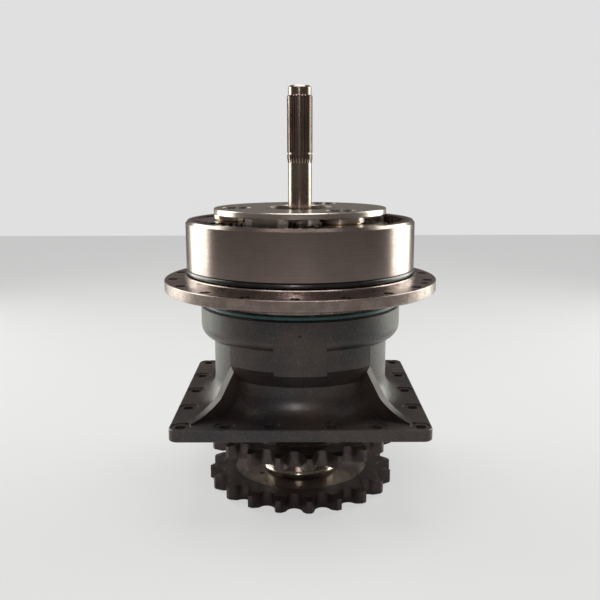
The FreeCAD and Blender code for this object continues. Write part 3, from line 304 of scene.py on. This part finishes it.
def makeStudio():
    deselectAll()
    bottom = solidBox[0][2]
    bpy.ops.mesh.primitive_plane_add(size=studio["floor"], location=(0, 0, bottom - 0.0005))
    floor = bpy.context.object
    floor.name = "studio_floor"
    surface = Finish("studio_floor")
    surface.set(color=studio["floorColor"], roughness=0.9)
    rays = surface.node("ShaderNodeLightPath", {}, {}, "Is Camera Ray")
    glow = surface.tree.nodes.new("ShaderNodeEmission")
    glow.inputs["Color"].default_value = (studio["glow"], studio["glow"], studio["glow"], 1)
    blend = surface.tree.nodes.new("ShaderNodeMixShader")
    out = surface.tree.nodes["Material Output"]
    surface.tree.links.new((rays * 0.72).socket, blend.inputs[0])
    surface.tree.links.new(surface.shader.outputs[0], blend.inputs[1])
    surface.tree.links.new(glow.outputs[0], blend.inputs[2])
    surface.tree.links.new(blend.outputs[0], out.inputs["Surface"])
    floor.data.materials.append(surface.material)

    world = bpy.data.worlds.new("studio")
    bpy.context.scene.world = world
    world.use_nodes = True
    tree = world.node_tree
    light = tree.nodes["Background"]
    light.inputs["Color"].default_value = (0.55, 0.5, 0.48, 1)
    light.inputs["Strength"].default_value = studio["world"]
    seen = tree.nodes.new("ShaderNodeBackground")
    seen.inputs["Color"].default_value = (studio["glow"], studio["glow"], studio["glow"], 1)
    path = tree.nodes.new("ShaderNodeLightPath")
    mix = tree.nodes.new("ShaderNodeMixShader")
    tree.links.new(path.outputs["Is Camera Ray"], mix.inputs[0])
    tree.links.new(light.outputs[0], mix.inputs[1])
    tree.links.new(seen.outputs[0], mix.inputs[2])
    tree.links.new(mix.outputs[0], tree.nodes["World Output"].inputs["Surface"])


lamps = {
    "left_window": {"place": (-1.9, 0.9, 0.9), "size": (1.5, 2.2), "power": 55, "color": (0.95, 1.0, 0.93)},
    "right_window": {"place": (1.9, 0.9, 0.9), "size": (1.5, 2.2), "power": 55, "color": (0.95, 1.0, 0.93)},
    "front_strip": {"place": (-0.25, -2.3, 1.5), "size": (0.25, 1.2), "power": 22, "color": (1.0, 0.98, 0.97)},
    "top_panel": {"place": (0.0, 0.2, 2.4), "size": (1.6, 1.6), "power": 40, "color": (1.0, 1.0, 1.0)},
}
lampTarget = Vector((0, 0, 0.2))


def makeLamps():
    for name, lamp in lamps.items():
        data = bpy.data.lights.new(name, "AREA")
        data.shape = "RECTANGLE"
        data.size, data.size_y = lamp["size"]
        data.energy = lamp["power"]
        data.color = lamp["color"]
        item = bpy.data.objects.new(name, data)
        bpy.context.scene.collection.objects.link(item)
        place = Vector(lamp["place"])
        facing = (lampTarget - place).to_track_quat("-Z", "Y").to_matrix().to_4x4()
        item.matrix_world = Matrix.Translation(place) @ facing


view = {"place": (-0.00038, -1.4189, 0.4689), "down": 10.818, "roll": -0.138, "lens": 45.99}


def makeCamera():
    data = bpy.data.cameras.new("front_camera")
    data.lens = view["lens"]
    data.sensor_width = 36
    data.clip_start = 0.05
    item = bpy.data.objects.new("front_camera", data)
    bpy.context.scene.collection.objects.link(item)
    tilt = Matrix.Rotation(math.radians(90 - view["down"]), 4, "X")
    roll = Matrix.Rotation(math.radians(view["roll"]), 4, "Z")
    item.matrix_world = Matrix.Translation(Vector(view["place"])) @ tilt @ roll
    bpy.context.scene.camera = item


makeStudio()
makeLamps()
makeCamera()
bpy.context.scene.view_settings.view_transform = "Standard"
print("studio ready")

___

### [Do this]
Quote each line of the listing above exactly.

### [Reply]
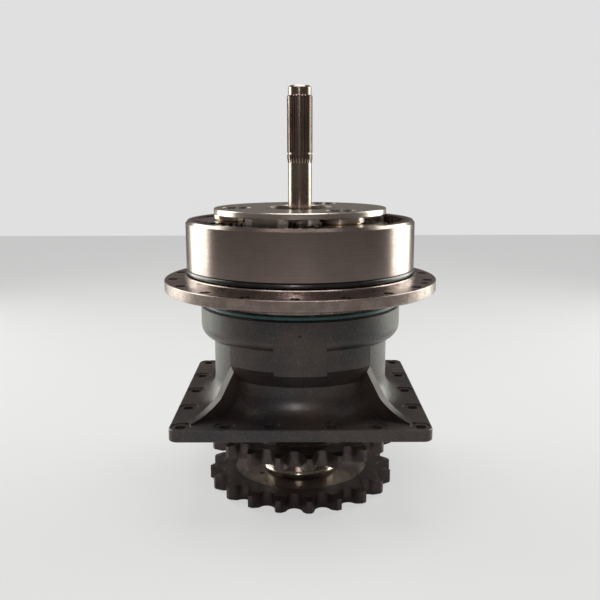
The FreeCAD and Blender code for this object continues. Write part 3, from line 304 of scene.py on. This part finishes it.
def makeStudio():
    deselectAll()
    bottom = solidBox[0][2]
    bpy.ops.mesh.primitive_plane_add(size=studio["floor"], location=(0, 0, bottom - 0.0005))
    floor = bpy.context.object
    floor.name = "studio_floor"
    surface = Finish("studio_floor")
    surface.set(color=studio["floorColor"], roughness=0.9)
    rays = surface.node("ShaderNodeLightPath", {}, {}, "Is Camera Ray")
    glow = surface.tree.nodes.new("ShaderNodeEmission")
    glow.inputs["Color"].default_value = (studio["glow"], studio["glow"], studio["glow"], 1)
    blend = surface.tree.nodes.new("ShaderNodeMixShader")
    out = surface.tree.nodes["Material Output"]
    surface.tree.links.new((rays * 0.72).socket, blend.inputs[0])
    surface.tree.links.new(surface.shader.outputs[0], blend.inputs[1])
    surface.tree.links.new(glow.outputs[0], blend.inputs[2])
    surface.tree.links.new(blend.outputs[0], out.inputs["Surface"])
    floor.data.materials.append(surface.material)

    world = bpy.data.worlds.new("studio")
    bpy.context.scene.world = world
    world.use_nodes = True
    tree = world.node_tree
    light = tree.nodes["Background"]
    light.inputs["Color"].default_value = (0.55, 0.5, 0.48, 1)
    light.inputs["Strength"].default_value = studio["world"]
    seen = tree.nodes.new("ShaderNodeBackground")
    seen.inputs["Color"].default_value = (studio["glow"], studio["glow"], studio["glow"], 1)
    path = tree.nodes.new("ShaderNodeLightPath")
    mix = tree.nodes.new("ShaderNodeMixShader")
    tree.links.new(path.outputs["Is Camera Ray"], mix.inputs[0])
    tree.links.new(light.outputs[0], mix.inputs[1])
    tree.links.new(seen.outputs[0], mix.inputs[2])
    tree.links.new(mix.outputs[0], tree.nodes["World Output"].inputs["Surface"])


lamps = {
    "left_window": {"place": (-1.9, 0.9, 0.9), "size": (1.5, 2.2), "power": 55, "color": (0.95, 1.0, 0.93)},
    "right_window": {"place": (1.9, 0.9, 0.9), "size": (1.5, 2.2), "power": 55, "color": (0.95, 1.0, 0.93)},
    "front_strip": {"place": (-0.25, -2.3, 1.5), "size": (0.25, 1.2), "power": 22, "color": (1.0, 0.98, 0.97)},
    "top_panel": {"place": (0.0, 0.2, 2.4), "size": (1.6, 1.6), "power": 40, "color": (1.0, 1.0, 1.0)},
}
lampTarget = Vector((0, 0, 0.2))


def makeLamps():
    for name, lamp in lamps.items():
        data = bpy.data.lights.new(name, "AREA")
        data.shape = "RECTANGLE"
        data.size, data.size_y = lamp["size"]
        data.energy = lamp["power"]
        data.color = lamp["color"]
        item = bpy.data.objects.new(name, data)
        bpy.context.scene.collection.objects.link(item)
        place = Vector(lamp["place"])
        facing = (lampTarget - place).to_track_quat("-Z", "Y").to_matrix().to_4x4()
        item.matrix_world = Matrix.Translation(place) @ facing


view = {"place": (-0.00038, -1.4189, 0.4689), "down": 10.818, "roll": -0.138, "lens": 45.99}


def makeCamera():
    data = bpy.data.cameras.new("front_camera")
    data.lens = view["lens"]
    data.sensor_width = 36
    data.clip_start = 0.05
    item = bpy.data.objects.new("front_camera", data)
    bpy.context.scene.collection.objects.link(item)
    tilt = Matrix.Rotation(math.radians(90 - view["down"]), 4, "X")
    roll = Matrix.Rotation(math.radians(view["roll"]), 4, "Z")
    item.matrix_world = Matrix.Translation(Vector(view["place"])) @ tilt @ roll
    bpy.context.scene.camera = item


makeStudio()
makeLamps()
makeCamera()
bpy.context.scene.view_settings.view_transform = "Standard"
print("studio ready")